Redespertar da magia das plantas

Ainda nos restam duas semanas para desfrutar de junho, mês dedicado à deusa romana Juno - a congénere da grega Hera -, a Senhora soberana dos céus do período em que a luz é mais intensa, mas enfrenta o regresso do minguar dos dias. Por cá, por estas terras outrora pisadas pelos valorosos guerreiros Lusitanos e Galaicos, a atmosfera envolve-se de fragâncias afrodisíacas em honra dos santos populares que a demopsicologia sub-repticiamente adotou para manter vivas lembranças de festividades pagãs. A magia das ervas retorna agora do seu esconderijo subterrâneo para nos inebriar com sensações psico-sexuais libertadoras. Anda no ar o aroma da cidreira, do rosmaninho e toda a panóplia de plantas aromáticas com as quais purificamos o corpo, expurgando os males que nos condicionam. Sorrimos, sim, e abrimos a alma à sabedoria presa no inconsciente coletivo que os nosso antepassados preservaram por entre o rigor inquisitivo da Igreja.
São Martinho de Dume, nos seus Cânones sobre Medicina Luso-Germânica, elenca uma série de gestos ritualísticos de recolha de ervas medicinais interditas, de acordo com as novas leis religiosas, mas que antes serviram de panaceia para diversos problemas físicos, e também emocionais. As mezinhas das avós são recortes atávicos do que São Martinho insistentemente considerou de obra diabólica. Os salmos substituíram-se às palavras mágicas, mantendo-se, porém, o carácter terapêutico do uso de plantas, cuja essência medicinal já poucos dominam. A medicina teúrgica, sobrenatural, condicionada pela superstição, foi dominando nas regiões rurais, que pelo seu isolamento em relação aos principais centros urbanos, conseguiu contornar as autoridades eclesiásticas.  
O legado dos povos germânicos e celtas penetrou nas teias do tempo e dos constrangimentos cristãos em cultos singelos no poder miraculoso de fontes de água virtuosa, onde aparições de serpentes constituem hierofanias da Deusa-Mãe. O Diabo é agora quem se manifesta quando se acendem luzes nas nascentes e nas fontes sagradas. Os legisladores visiogodos esforçaram-se por banir os cultos celtiberos e germânicos. Wotan tornou-se um nome proscrito. O Deus curador e da magia integrou o elenco dos apaniguados do Diabo. 

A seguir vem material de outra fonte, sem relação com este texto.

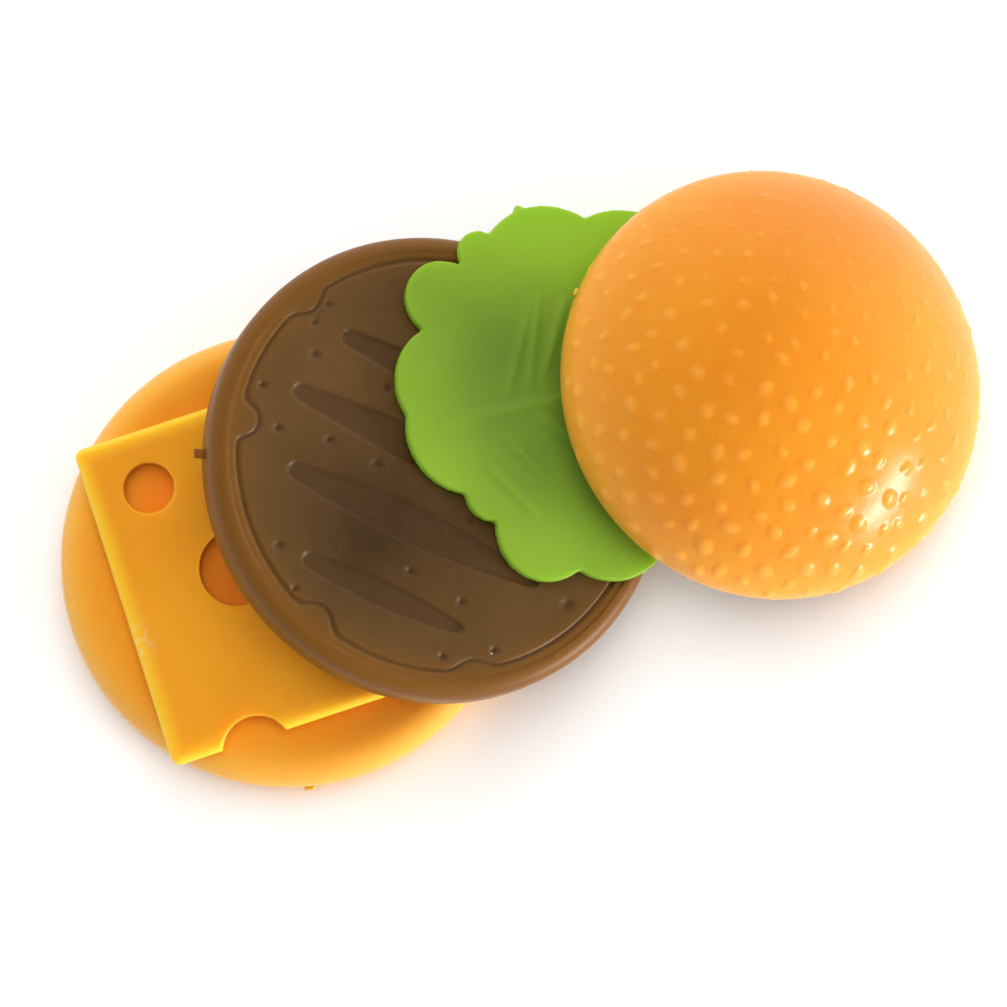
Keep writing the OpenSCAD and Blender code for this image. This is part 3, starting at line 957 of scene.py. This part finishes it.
class BURGER_OT_stage(bpy.types.Operator):
    """Set the floor, the soft light and the camera"""

    bl_idname = "burger.stage"
    bl_label = "Stage"

    def execute(self, context):
        start_clean()
        bpy.ops.mesh.primitive_plane_add(size=6)
        floor = bpy.context.object
        floor.name = "floor"
        paper = bpy.data.materials.new("pale_floor")
        paper.use_nodes = True
        shader = paper.node_tree.nodes["Principled BSDF"]
        shader.inputs["Base Color"].default_value = (0.95, 0.95, 0.95, 1)
        shader.inputs["Roughness"].default_value = 0.9
        floor.data.materials.append(paper)

        world = bpy.data.worlds.new("soft_room")
        room = Graph(world)
        way = room.node("ShaderNodeTexCoord", {}, {}, "Generated")
        across, along, height = [room.node("ShaderNodeSeparateXYZ", {}, {0: way}, axis) for axis in "XYZ"]
        light = (0.98 - 0.86 * height.ramp(0.2, 0.88)) * (1 + 0.15 * along + 0.15 * across)
        sky = room.node("ShaderNodeBackground", {}, {"Color": (1, 1, 1, 1), "Strength": light})
        room.node("ShaderNodeOutputWorld", {}, {"Surface": sky})
        context.scene.world = world

        middle = Vector((33.2, 8.5, 8)) * MM
        self.lamp("side_light", middle, -28, 4.2, (0.34, 0.08), 4.2, (1, 0.98, 0.94))
        self.lamp("side_glow", middle, -34, 8, (0.6, 0.16), 3.6, (1, 0.98, 0.94), False)
        self.lamp("fill", middle, 100, 68, (1, 1), 7.6, (1, 1, 1), False)

        start_clean()
        bpy.ops.object.camera_add()
        camera = context.object
        camera.name = "camera"
        camera.data.sensor_width = CAMERA_SENSOR
        camera.data.lens = CAMERA_LENS
        lift, turn, roll = math.radians(83.9), math.radians(0.7), math.radians(-0.1)
        way = Vector((math.sin(turn) * math.cos(lift), -math.cos(turn) * math.cos(lift), math.sin(lift)))
        camera.location = middle + way * CAMERA_DISTANCE
        facing = Matrix.Rotation(turn, 3, "Z") @ Matrix.Rotation(math.pi / 2 - lift, 3, "X")
        camera.rotation_euler = (facing @ Matrix.Rotation(roll, 3, "Z")).to_euler()
        context.scene.camera = camera
        context.scene.view_settings.view_transform = "Standard"
        return {"FINISHED"}

    def lamp(self, name, target, turn, height, size, power, colour, mirrored=True):
        """A soft rectangular light that faces the object from a direction, and shows in its gloss or not."""
        turn, height = math.radians(turn), math.radians(height)
        level = math.cos(height)
        way = Vector((math.cos(turn) * level, math.sin(turn) * level, math.sin(height)))
        bpy.ops.object.light_add(type="AREA", location=target + way * LAMP_DISTANCE)
        light = bpy.context.object
        light.name = name
        light.rotation_euler = way.to_track_quat("Z", "Y").to_euler()
        light.data.shape = "RECTANGLE"
        light.data.size, light.data.size_y = size
        light.data.energy = power
        light.data.color = colour
        light.visible_glossy = mirrored


class BURGER_PT_pieces(bpy.types.Panel):
    """Buttons for the pieces and their sizes"""

    bl_label = "Toy Burger"
    bl_idname = "BURGER_PT_pieces"
    bl_space_type = "VIEW_3D"
    bl_region_type = "UI"
    bl_category = "Toy Burger"

    def draw(self, context):
        layout = self.layout
        for operator in PIECES:
            layout.operator(operator.bl_idname)
        for group in (context.scene.burger_sizes, context.scene.burger_colours):
            box = layout.box()
            for name in group.bl_rna.properties.keys():
                if name not in ("rna_type", "name"):
                    box.prop(group, name)


PIECES = (
    BURGER_OT_stage,
    BURGER_OT_bottom_bun,
    BURGER_OT_cheese_slice,
    BURGER_OT_patty,
    BURGER_OT_lettuce_leaf,
    BURGER_OT_top_bun,
)
CLASSES = (BurgerSizes, BurgerColours, *PIECES, BURGER_PT_pieces)


def register():
    for item in CLASSES:
        bpy.utils.register_class(item)
    bpy.types.Scene.burger_sizes = bpy.props.PointerProperty(type=BurgerSizes)
    bpy.types.Scene.burger_colours = bpy.props.PointerProperty(type=BurgerColours)


def unregister():
    del bpy.types.Scene.burger_sizes
    del bpy.types.Scene.burger_colours
    for item in reversed(CLASSES):
        bpy.utils.unregister_class(item)


def main():
    register()
    bpy.ops.burger.stage()
    bpy.ops.burger.bottom_bun()
    bpy.ops.burger.cheese_slice()
    bpy.ops.burger.patty()
    bpy.ops.burger.lettuce_leaf()
    bpy.ops.burger.top_bun()


if __name__ == "__main__":
    main()
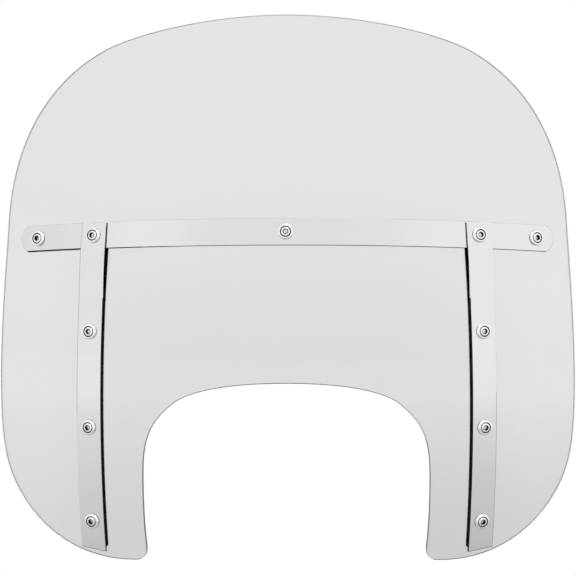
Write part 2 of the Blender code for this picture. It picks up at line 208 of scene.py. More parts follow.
# Surroundings: brightness behind and in front, what is lost straight in front and far to
# the left, and where on a ball of radius one round the object each change starts and ends
BACK_LIGHT = 1.0
FRONT_LIGHT = 0.98
FRONT_TO_BACK = (-0.4, 0.3)
FRONT_DIP = 0.09
FRONT_DIP_EDGE = (-0.96, -0.76)
LEFT_DIP = 0.11
LEFT_DIP_EDGE = (-0.9, -0.58)

# Floor: its grey far off, close by and to the right, each as a share of white, all painted
# shade greying it towards the object. It changes with closeness, which is one over the
# distance in metres, or with a place in metres
FLOOR_DROP = 0.25
FLOOR_REACH = 30.0
FLOOR_FAR_PAINTED_SHADE = 0.88
FAR_CLOSENESS = (0.25, 0.35)
FLOOR_NEAR_PAINTED_SHADE = 0.6
NEAR_CLOSENESS = (0.2, 1.5)
FLOOR_RIGHT_PAINTED_SHADE = 0.92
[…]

A magia das plantas foi-se aguentando e proliferando como o pólen com a ajuda das empreendedoras abelhas. O São João, o santo a quem a Igreja atribui o governo do solstício de verão, chega-nos na imagem do jovem com a pele do cordeiro, animal solidário ao Sol, simbolizando o pico da juventude. No dia  mais longo do ano, o perfume das ervas são-joaninas são cápsulas ardentes, qual fogo purificador, e veículos êxtaticos. Não resistimos ao seu poder. Nem temos por que resistir. O corpo e o cérebro necessita deste orvalho melífico de rejuvenescimento. Em junho, tudo é meio dia, a hora aberta a Pã, a divindade da sexualidade reprodutiva, o gérmen da vida que se prepara para se extinguir com a chegada da estação fria e escura. Após o pino do Sol, as trevas iniciam o galope ascencional a ser coroado no solstício de inverno. Da noite de muitas luzes de São João levamos para casa o alho-porro, planta solar, que nos garantirá um ano rico e abençoado.
A conceção arcaica da origem vegetal do ser humano resistiu nos costumes e tradições populares portugueses, germânicas, indianas e mexicanas. A cada nascimento de uma criança, conta-nos os fabulosos irmãos Grimm, plantava-se uma árvore, para que crescessem em simultâneo. A história dos dois lírios de ouro que iam dizendo se os parentes ausentes passam bem, se florescessem, ou se estariam mal, caso murchassem. Na Ilha de São Miguel, nos Açores, imitavam-se estas tradições populares, pois assim se mitigava a falta de notícias, a distância dos entes emigrados. A condição da planta estava em simbiose com o ciclo humano. 
É interessante o facto de a semente deitada à terra primeiro apodrece, num estado semelhante à morte, para poder despontar e irromper à superfície do solo em forma de planta.Temos aqui um belo ensinamento como se processam os ritmos de continuidade humana: após a morte, há sempre a esperança de um nascimento. É como em vários momentos do nosso percurso existencial: para que seja frutífero, teremos de nos tornar sementes predispostas à deterioração simbólica de um estado para que possamos reverdescer em novas roupagens espirituais.